Un emploi du temps d'écriture est une bonne suggestion à faire aux
jeunes écrivains, par exemple.Egalement, c'est déjà assez leur
dire. Si on leur disait si tôt la vérité entière, qu'on doit être
prêt à toutes heures, toujours, que les idées dans leurs formes
chatoyantes , malgré toute leur discipline consciencieuse, viendront
quand elles voudront, et sur la révolte rapide de leurs ailes, en
désordres, sans répit, aussi indomptables, quelquefois, que la
passion.
Personne
encore n'a fait une liste des endroits où l'extraordinaire peut
arriver et où il ne le peut pas. Tout de même, il y a des
indications. Parmi les foules, dans les salons, parmi les aises et
les conforts et les plaisirs, il est rarement vu. Il aime le dehors.
Il aime l'esprit concentré. Il aime la solitude. Il a plus de chance
de se coller au risque tout qu'à l'acheteur de tickets. Ce n'est pas
qu'il dénigre les conforts, ou les routines établies du monde,
c'est que ce ses intérêts sont dirigés vers d'autres endroits. Ses
intérêts sont au bord, dans faire une forme de ce qui n'a pas de
forme, qui est au delà du bord.
Et celà on ne
peut le questionner - le travail créatif requiert une loyauté
aussi complète que la loyauté de l'eau à la gravité. Une personne
qui s'avance dans la jungle de la création et qui ne sait pas ça,
qui n'avale pas ça - est perdue.
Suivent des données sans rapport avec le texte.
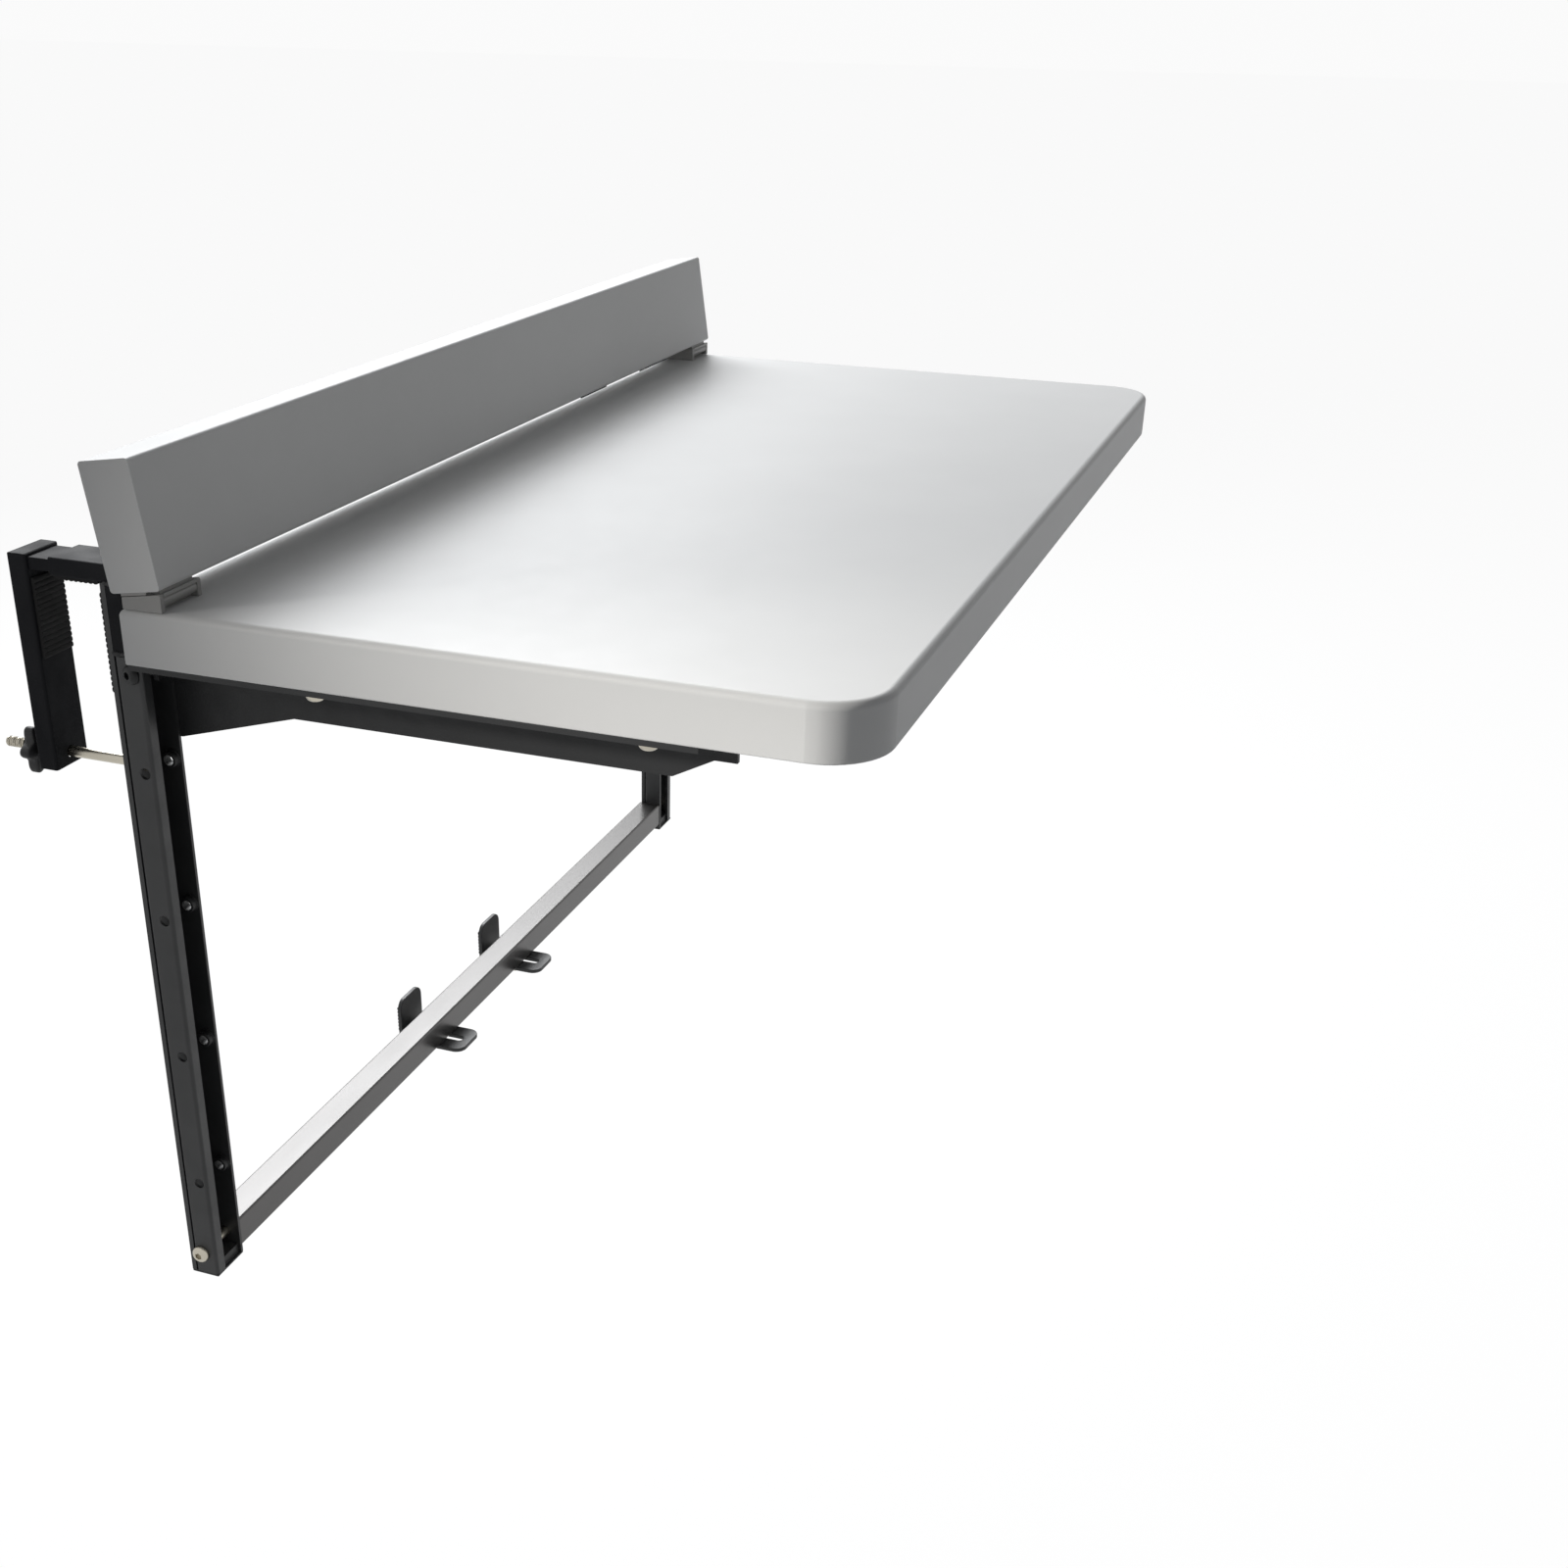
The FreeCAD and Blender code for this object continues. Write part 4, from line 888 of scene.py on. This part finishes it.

Celui qui n'est pas assoiffé de
cet endroit sans toiture d'éternité, devrait rester à la maison.
Une telle personne est parfaitement valable, et utile, et même
belle, mais ce n'est pas un artiste. Une telle personne ferait mieux
de vivre avec des ambitions temporelles, des travaux finis, faites
pour l'éclat d'un moment seulement. Une telle personne ferait mieux
d'aller faire décoller un avion.
Il y a cette
notion que les personnes créatives sont distraites, imprudentes, se
fichent des obligations sociales et des usages sociaux. C'est, je
l'espère, vrai. Parce qu'il sont complètement dans un autre monde.
C'est un monde dans lequel le troisième soi-même gouverne. La
pureté de l'art n'est pas non plus l'innocence de l'enfance, si une
telle chose existe. La vie de quelqu'un en tant qu'enfant, avec
toutes ses rages et ses degrés émotionnels, n'est rien que de
l'herbe pour le cheval ailé - celà doit être bien mâché par ses
dents sauvages. Il y a des différences irréconciliables entre
reconnaitre et examiner les fabulations de son passé et les déguiser
comme si elles étaient des silhouettes adultes, dignes de l'art, ce
qu'elles ne seront jamais. L'artiste au travail, en concentration,
est un adulte qui refuse ses propres interruptions, qui reste absorbé
et plein d'energie dans et par le travail - qui est ainsi responsable
du travail.
Pendant
n'importe quel matin ou après midi, les sérieuses interruptions du
travail, par conséquent, ne sont jamais les inopportunes, joyeuses,
même aimantes interruptions qui viennent à nous depuis quelqu'un
d'autre. Les sérieuses interruptions viennent de l'oeil vigilant que
nous jettons sur nous-mêmes. Il est là le souffle qui dégomme la
flèche de sa cible ! Il est là le frein que nous jettons sur nos
propres intentions. Là est l'interruption dont nous devons avoir
peur !
Il est six
heures du matin, et je travaille. Je suis distraite, imprudente, je
me fiche des obligations sociales, etc. C'est comme celà doit être.
Le pneu est crevé, les dents tombent, il y aura un cent repas sans
moutarde. Le poème est écrit. Je me suis battue avec l'ange et je
suis tâchée de lumière et je n'ai pas honte. Ni de culpabilité.
Ma responsabilité n'est pas dans l'ordinaire, ou le temporel. Elle
n'inclut pas la moutarde, ou les dents. Elle ne s'étend pas au
bouton perdu, ou aux haricots dans la marmite. Ma loyauté est dans
la vision intérieure, quelque soit le moment et l'endroit où elle
arrive. Si j'ai un rendez-vous avec vous à trois heures, réjouis
toi si je suis en retard. Réjouis toi encore plus si je ne viens pas
du tout.
Il
n'y a pas d'autre façon de faire du travail artistique. Et le succès
occasionnel, pour le travailleur acharné, vaut tout. Les gens les
plus farcis de regrets sur la terre sont ceux qui ont senti l'appel
du travail créatif, qui ont senti leur propre puissance créative
s'agiter et s'élever, et ne lui ont donné ni pouvoir ni temps.